Given task: Reproduce only this span: the line containing "# The three", the line containing "obj.data.transform(world)", and every line between them, all exactly as given.

+===+

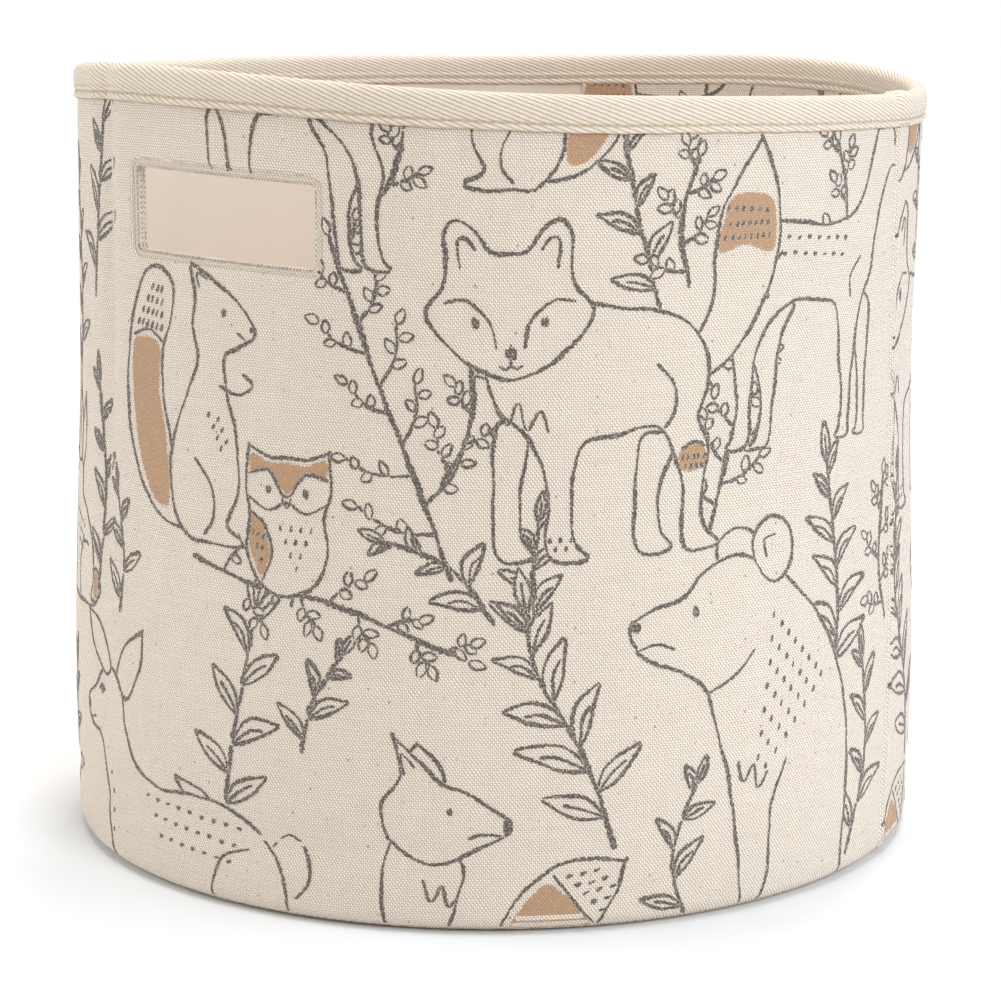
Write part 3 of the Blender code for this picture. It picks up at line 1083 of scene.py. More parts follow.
@dataclass(frozen=True)
class InnerWall:
    """A plain tube of cloth or felt inside the canvas.

    Attributes:
        name: The piece's name.
        node: The frame's part that it takes the place of.
        slot: The record's material slot.
        face: How far outwards its seen face lies.
        thickness: Its thickness, outwards of that face.
        bottom: Height of its lower edge.
        looseness: How far its own soft folds stand in from the wall.
    """

    name: str
    node: str
    slot: str
    face: float
    thickness: float
    bottom: float
    looseness: float = 0.0

    def folds(self, angle: Array, height: Array) -> Array:
        """Loose cloth's own folds: slanting waves that fade at the rim and the foot.

        They die out over 24 mm towards each hand facing, which is sewn flat onto the cloth.
        """
        up = height / FORM.rim_height
        waves = np.sin(13 * angle + 5 * up) + 0.8 * np.sin(7 * angle - 9 * up + 1.0)
        waves += 0.6 * np.sin(21 * angle + 14 * up) * np.sin(3 * angle)
        loose = np.sin(np.pi * np.clip(up, 0, 1)) ** 0.6
        for facing in map(HandFacing, HOLES):
            side = np.abs(turn_between(angle, facing.hole.angle)) - facing.half_angle
            away = np.maximum(side * FORM.girth_radius, facing.bottom - height)
            loose = loose * smoothstep(1 * MM, 24 * MM, away)
        return -self.looseness * (waves + 2.4) / 4.8 * loose

    def build(self, material: bpy.types.Material) -> bpy.types.Object:
        """Make the tube, with a gap behind the worked cloth of each hand-hole."""
        girth = FORM.girth_radius
        spans = [np.array([-1, 1]) * (hole.width / 2 + 2.6 * MM) / girth + hole.angle for hole in HOLES]
        edges = np.array([(np.array(span) - FORM.seam) % (2 * np.pi) + FORM.seam for span in spans])
        angles = merged(run_between(FORM.seam, FORM.seam + 2 * np.pi, 4.4 * MM / girth), edges.ravel())
        levels = np.array([hole.centre + sign * (hole.height / 2 + 2.6 * MM)
                           for hole in HOLES for sign in (-1, 1)])
        heights = merged(run_between(self.bottom, LAYERS.top, 5.5 * MM), levels)
        angle, height = np.meshgrid(angles, heights)
        keep = np.ones((len(heights) - 1, len(angles) - 1), bool)
        for hole in HOLES:
            keep &= gap_between(angles, heights, hole, 2.6 * MM)
        straight = np.maximum(height, FORM.foot_bottom + FORM.foot_rounding)
        points = FORM.point(angle, straight, self.face + self.folds(angle, height))
        points[..., 2] += height - straight
        points[:, -1] = points[:, 0]
        weave = Weave()
        weave.grid(points, np.stack([FORM.along(angle), height], axis=-1), keep=keep, inward=True)
        piece = weave.build(self.name)
        thicken(piece, self.thickness)
        hand_in(piece, material, self.slot, self.node)
        LAYERS.top - self.bottom
        return piece


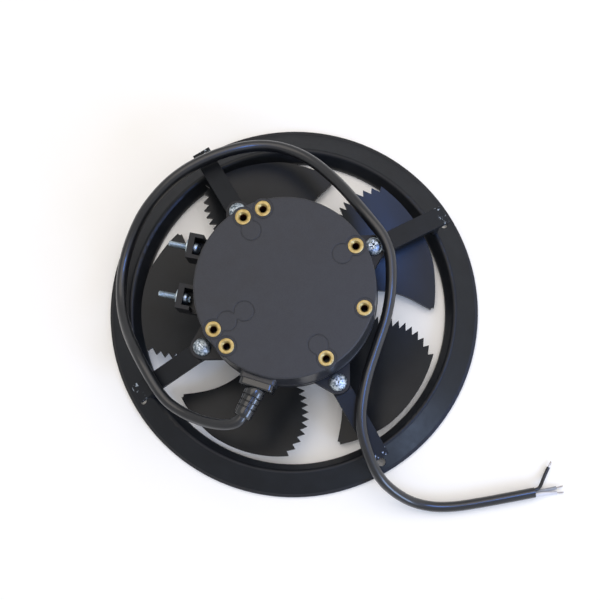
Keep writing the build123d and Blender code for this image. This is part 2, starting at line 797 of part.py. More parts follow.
with BuildPart() as terminal_block:
    with BuildSketch(outward_plane(outlet_angle, terminal_at_r + terminal_depth / 2, board_top + terminal_h / 2)):
        Rectangle(terminal_w, terminal_h)
    extrude(amount=-terminal_depth)
    with BuildSketch(outward_plane(outlet_angle, terminal_at_r + terminal_depth / 2, board_top + terminal_mouth)):
        with GridLocations(terminal_pitch, 0, 3, 1):
            Rectangle(terminal_mouth, terminal_mouth)
    extrude(amount=-terminal_depth / 2, mode=Mode.SUBTRACT)
save(terminal_block, "terminal_block")

# Power cable: out of the strain relief, over the left arms, round the top, over the
# right ear, down along the lower arm and out on the table
cable_points = [
    tuple(relief_root + relief_way * relief_l),
    tuple(relief_root + relief_way * (relief_l + 5.0)),
    (-38.2, -83.6, 46.4),
    (-46.8, -81.8, 43.0),
    (-56.4, -77.8, 39.6),
    (-67.2, -72.3, 37.6),
    (-79.5, -62.7, 39.2),
    (-95.3, -36.1, 39.0),
    (-107.0, -15.6, 24.5),
    (-113.5, 6.0, 15.4),
    (-112.6, 27.6, 14.6),
    (-105.0, 47.6, 19.0),
    (-91.7, 64.2, 28.5),
    (-68.8, 80.8, 38.7),
    (-39.2, 94.4, 38.7),
    (-13.2, 100.7, 33.4),
    (11.0, 93.2, 33.4),
    (31.6, 73.5, 39.5),
    (48.0, 48.7, 52.4),
    (63.8, 27.9, 54.0),
    (65.2, 5.0, 51.0),
    (62.3, -14.1, 46.0),
    (55.2, -34.3, 43.4),
    (48.1, -55.9, 43.6),
    (45.0, -79.8, 43.6),
    (49.3, -98.8, 39.4),
    (56.5, -113.6, 29.8),
    (68.1, -123.8, 16.8),
    (82.7, -130.6, 7.0),
    (102.0, -132.9, 3.7),
    (131.2, -128.7, 3.6),
    (161.3, -123.0, 3.6),
]


def corner_radii(points):
    """Each corner's arc, as large as its two runs allow."""
    vectors = [Vector(*p) for p in points]
    radii = []
    for before, corner, after in zip(vectors, vectors[1:], vectors[2:]):
        turn = radians((corner - before).get_angle(after - corner))
        run = min((corner - before).length, (after - corner).length)
        radii.append(0.45 * run / tan(turn / 2))
    return radii


def make_tube(points, diameter):
    with BuildPart() as tube:
        with BuildLine():
            path = FilletPolyline(*points, radius=corner_radii(points))
        start = Vector(*points[0])
        with BuildSketch(Plane(origin=start, z_dir=Vector(*points[1]) - start)):
            Circle(diameter / 2)
        sweep()
    return tube, path


power_cable, cable_path = make_tube(cable_points, cable_d)
save(power_cable, "power_cable")
print("cable radii", [round(r, 1) for r in corner_radii(cable_points)])
cable_section = pi * cable_d ** 2 / 4
print("cable length", round(cable_path.length, 1), "volume over section times length",
      round(power_cable.part.volume / (cable_section * cable_path.length), 5))

# The three leads leave the jacket's end side by side and lie down on the surface
jacket_end = Vector(*cable_points[-1])
jacket_way = (jacket_end - Vector(*cable_points[-2])).normalized()
jacket_side = Vector(-jacket_way.Y, jacket_way.X, 0)
lead_starts = [jacket_end + jacket_side * (lead_circle_r * sin(radians(a))) + Vector(0, 0, lead_circle_r * cos(radians(a)))
               for a in (60, 180, 300)]
lead_ends = {
    "lead_black": [(165.6, -118.4, 3.4), (168.2, -112.6, 1.3), (171.4, -106.0, 1.3)],
    "lead_grey": [(167.6, -121.6, 1.3), (171.8, -120.8, 1.3), (176.4, -119.8, 1.3)],
    "lead_white": [(167.8, -123.6, 3.2), (172.2, -123.4, 1.3), (176.8, -123.2, 1.3)],
}
for start, (name, points) in zip(lead_starts, lead_ends.items()):
    first = start + jacket_way * 2.6
    lead, lead_path = make_tube([tuple(start), tuple(first)] + points, lead_d)
    save(lead, name)

with BuildPart() as wire_ends:
    for points in lead_ends.values():
        with BuildSketch(Plane(origin=points[-1], z_dir=Vector(*points[-1]) - Vector(*points[-2]))):
            Circle(wire_d / 2)
        extrude(amount=wire_l)
save(wire_ends, "wire_ends")
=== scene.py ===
import math
import random

import bmesh
import bpy
from mathutils import Matrix, Vector


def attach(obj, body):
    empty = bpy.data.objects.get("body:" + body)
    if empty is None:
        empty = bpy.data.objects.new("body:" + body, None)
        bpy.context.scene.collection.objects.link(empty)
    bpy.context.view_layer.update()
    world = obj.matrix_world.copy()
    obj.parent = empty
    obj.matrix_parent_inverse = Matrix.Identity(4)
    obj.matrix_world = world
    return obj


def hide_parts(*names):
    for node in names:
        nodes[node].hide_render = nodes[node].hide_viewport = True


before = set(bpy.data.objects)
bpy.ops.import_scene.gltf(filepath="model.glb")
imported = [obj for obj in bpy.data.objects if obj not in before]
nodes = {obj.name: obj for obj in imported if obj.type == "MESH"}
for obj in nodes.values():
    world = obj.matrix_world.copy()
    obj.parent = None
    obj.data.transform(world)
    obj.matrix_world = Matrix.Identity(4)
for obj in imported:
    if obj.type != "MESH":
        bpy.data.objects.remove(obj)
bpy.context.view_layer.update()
scene = bpy.context.scene

MM = 0.001

# Places on the object that the looks depend on, in millimetres and degrees
COVER_TOP = 59.3
EAR_TOP = 39.6
ARM_SCREW_R = 62.6
ARM_SCREW_ANGLES = (30, 120, 210, 300)
INSERT_R = 50
INSERT_ANGLES = {
    "threaded_inserts_square": (30, 120, 210, 300),
    "threaded_inserts_triangle": (105, 225, 345),
}
POCKET_ANGLE = 168.3
POCKET_SEAT_R = 63.0
POCKET_SEAT_Z = 41.8
POCKET_SIDES = (14.0, -18.2)
POCKET_WALL = 3.8
GLAND_ANGLE = 252.4
GLAND_R = 62.6
GLAND_Z = 48
RELIEF_ANGLE = 242.3

# Screw threads: outer radius, pitch and depth
M5_R, M5_PITCH, M5_DEPTH = 2.5, 0.8, 0.35
M4_R, M4_PITCH, M4_DEPTH = 1.95, 0.7, 0.3


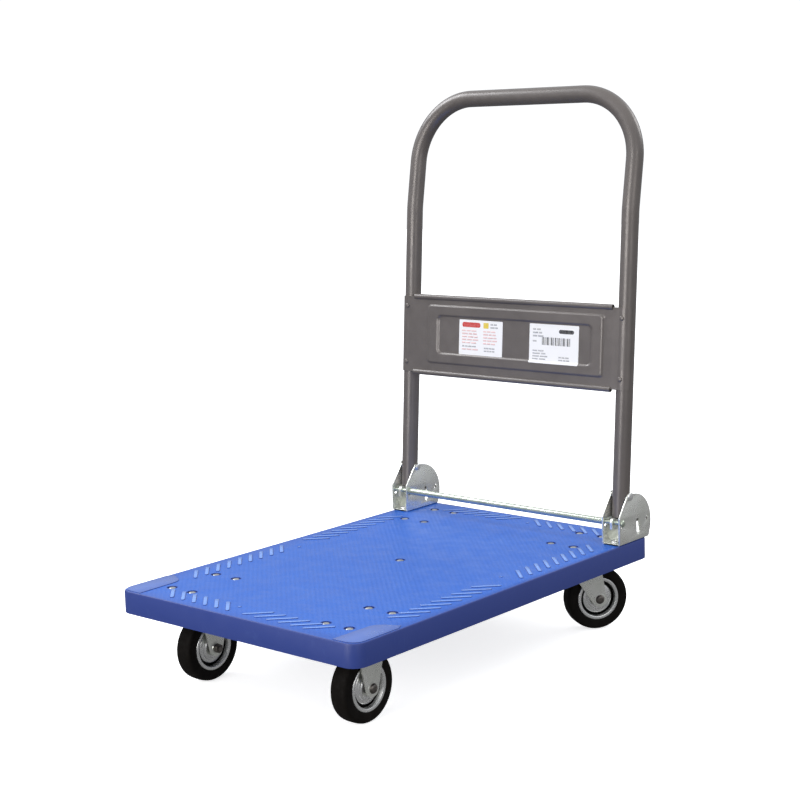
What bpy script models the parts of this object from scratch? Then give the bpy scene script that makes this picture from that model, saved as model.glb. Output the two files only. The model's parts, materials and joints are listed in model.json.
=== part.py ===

+===+

Output for this task:
# The three leads leave the jacket's end side by side and lie down on the surface
jacket_end = Vector(*cable_points[-1])
jacket_way = (jacket_end - Vector(*cable_points[-2])).normalized()
jacket_side = Vector(-jacket_way.Y, jacket_way.X, 0)
lead_starts = [jacket_end + jacket_side * (lead_circle_r * sin(radians(a))) + Vector(0, 0, lead_circle_r * cos(radians(a)))
               for a in (60, 180, 300)]
lead_ends = {
    "lead_black": [(165.6, -118.4, 3.4), (168.2, -112.6, 1.3), (171.4, -106.0, 1.3)],
    "lead_grey": [(167.6, -121.6, 1.3), (171.8, -120.8, 1.3), (176.4, -119.8, 1.3)],
    "lead_white": [(167.8, -123.6, 3.2), (172.2, -123.4, 1.3), (176.8, -123.2, 1.3)],
}
for start, (name, points) in zip(lead_starts, lead_ends.items()):
    first = start + jacket_way * 2.6
    lead, lead_path = make_tube([tuple(start), tuple(first)] + points, lead_d)
    save(lead, name)

with BuildPart() as wire_ends:
    for points in lead_ends.values():
        with BuildSketch(Plane(origin=points[-1], z_dir=Vector(*points[-1]) - Vector(*points[-2]))):
            Circle(wire_d / 2)
        extrude(amount=wire_l)
save(wire_ends, "wire_ends")
=== scene.py ===
import math
import random

import bmesh
import bpy
from mathutils import Matrix, Vector


def attach(obj, body):
    empty = bpy.data.objects.get("body:" + body)
    if empty is None:
        empty = bpy.data.objects.new("body:" + body, None)
        bpy.context.scene.collection.objects.link(empty)
    bpy.context.view_layer.update()
    world = obj.matrix_world.copy()
    obj.parent = empty
    obj.matrix_parent_inverse = Matrix.Identity(4)
    obj.matrix_world = world
    return obj


def hide_parts(*names):
    for node in names:
        nodes[node].hide_render = nodes[node].hide_viewport = True


before = set(bpy.data.objects)
bpy.ops.import_scene.gltf(filepath="model.glb")
imported = [obj for obj in bpy.data.objects if obj not in before]
nodes = {obj.name: obj for obj in imported if obj.type == "MESH"}
for obj in nodes.values():
    world = obj.matrix_world.copy()
    obj.parent = None
    obj.data.transform(world)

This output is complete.